Can you share temp.bq_test table definition?

d601 commented 4 years ago
CREATE TABLE temp.bq_test (event_type string, market string, payload string)  
 STORED BY 
 'com.google.cloud.hadoop.io.bigquery.hive.HiveBigQueryStorageHandler' 
 TBLPROPERTIES ( 
 'bq.dataset'='kafka', 
 'bq.table'='business_events_v7', 
 'mapred.bq.project.id'='<project>',
 'mapred.bq.temp.gcs.path'='gs://<dataproc bucket>/bigquery',
 'mapred.bq.gcs.bucket'='<dataproc bucket>' 
 );

The actual BQ table has more columns than I've declared here.

Edit again: the issue went away, not sure why. I'm trying to reproduce it.
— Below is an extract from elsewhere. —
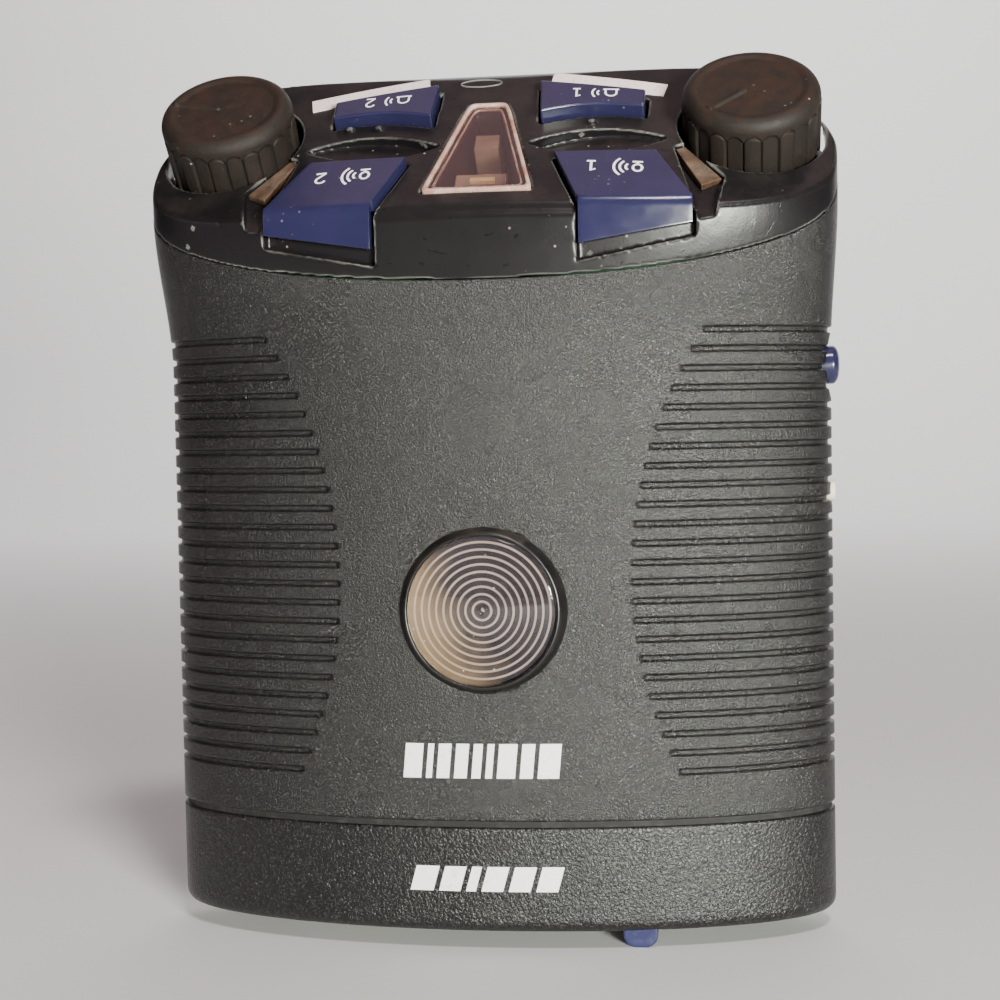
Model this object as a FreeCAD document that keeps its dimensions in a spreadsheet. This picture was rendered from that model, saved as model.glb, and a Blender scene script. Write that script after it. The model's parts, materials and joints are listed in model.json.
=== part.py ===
import FreeCAD, Part

import math
import os

from FreeCAD import Placement, Rotation, Vector

# Two-channel intercom bodypack. Millimetres, +Z up, X to the right, the front faces -Y.
# The origin is the middle of the flat underside of the base cap.

os.makedirs("parts", exist_ok=True)
doc = FreeCAD.newDocument("bodypack")
sheet = doc.addObject("Spreadsheet::Sheet", "sizes")

SIZES = {
    # case: plan outline (lens shape) and its flare towards the panel
    "half_width": 50.2,
    "flare": 1.0,
    "nose_back": 3.0,
    "front_reach": 15.1,
    "lip_reach": 16.9,
    "rear_reach": 16.4,
    "wall": 2.2,
    "flare_start": 82.0,
    "flare_end": 106.0,
    # control panel: slope, height of its front edge, crown across it, thickness of the cap
    "panel_tilt": 42.8,
    "panel_front_height": 105.3,
    "panel_front_back": 15.1,
    "crown_radius": 280.0,
    "cap_depth": 7.85,
    "cap_floor": 6.2,
    "notch_floor": 4.6,
    "crest_radius": 6.0,
    # base and seam
    "base_height": 15.4,
    "seam_gap": 0.9,
    "base_floor": 2.6,
    "base_edge": 1.8,
    # grooves
    "groove_top": 86.2,
    "groove_pitch": 2.742,
    "groove_width": 1.0,
    "groove_depth": 0.55,
    "groove_middle": 51.0,
    "groove_inner": 20.9,
    "groove_sweep": 64.0,
    # knobs and potentiometers
    "knob_across": 38.92,
    "knob_up": 18.29,
    "knob_radius": 10.05,
    "knob_top": 4.8,
    "knob_bottom": 6.3,
    "well_gap": 0.7,
    "shaft_radius": 3.0,
    "shaft_play": 0.05,
    "pot_radius": 6.2,
    # buttons
    "talk_rise": 1.4,
    "call_rise": 1.9,
    "button_gap": 0.35,
    "button_travel": 1.0,
    "button_under": 2.6,
    "post_radius": 1.5,
    "post_end": 5.3,
    # boards
    "board": 1.6,
    "control_board_top": 9.9,
    "main_board_back": 5.0,
    "main_board_half": 34.0,
    "main_board_low": 28.0,
    "main_board_high": 96.0,
    # badge
    "badge_height": 46.8,
    "badge_radius": 10.75,
    "bezel_radius": 12.3,
    # side controls
    "side_button_height": 81.1,
    "side_button_radius": 2.85,
    "trimmer_height": 62.5,
    "trimmer_radius": 1.55,
    # connectors in the base
    "socket_across": 21.6,
    "socket_back": 1.0,
    "socket_radius": 9.4,
    "socket_top": 26.0,
    # belt clip
    "clip_seat": 16.0,
    "clip_plate": 2.2,
    "clip_half": 12.0,
    "clip_gap": 5.1,
    "clip_lever": 1.7,
    "clip_pin_height": 91.0,
    "clip_pin_radius": 1.5,
    "clip_low": 42.0,
    "clip_high": 102.0,
}
for row, (alias, value) in enumerate(SIZES.items(), start=1):
    sheet.set(f"A{row}", alias)
    sheet.set(f"B{row}", str(value))
    sheet.setAlias(f"B{row}", alias)
doc.recompute()


def size(alias):
    """One driving dimension, read back from the sheet."""
    return float(sheet.get(alias))


X_AXIS = Vector(1, 0, 0)
Y_AXIS = Vector(0, 1, 0)
Z_AXIS = Vector(0, 0, 1)
TILT = math.radians(size("panel_tilt"))
SLOPE = Vector(0, math.cos(TILT), math.sin(TILT))
NORMAL = Vector(0, -math.sin(TILT), math.cos(TILT))
PANEL_EDGE = Vector(0, -size("panel_front_back"), size("panel_front_height"))
PANEL = Placement(PANEL_EDGE, Rotation(X_AXIS, size("panel_tilt")))
SIDES = {"left": -1, "right": 1}
FAR = 200.0
nodes = {}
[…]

d601 commented 4 years ago

I'm not sure what happened but the issue is gone now and I can't reproduce it at all. I know that last week I had briefly misconfigured the spark thrift server to run on the same port as hive (10000), so it could have been that I was incorrectly connecting to that instead - but attempting to use spark now fails at the 'add jar' step. I'll close this issue, thank you anyway!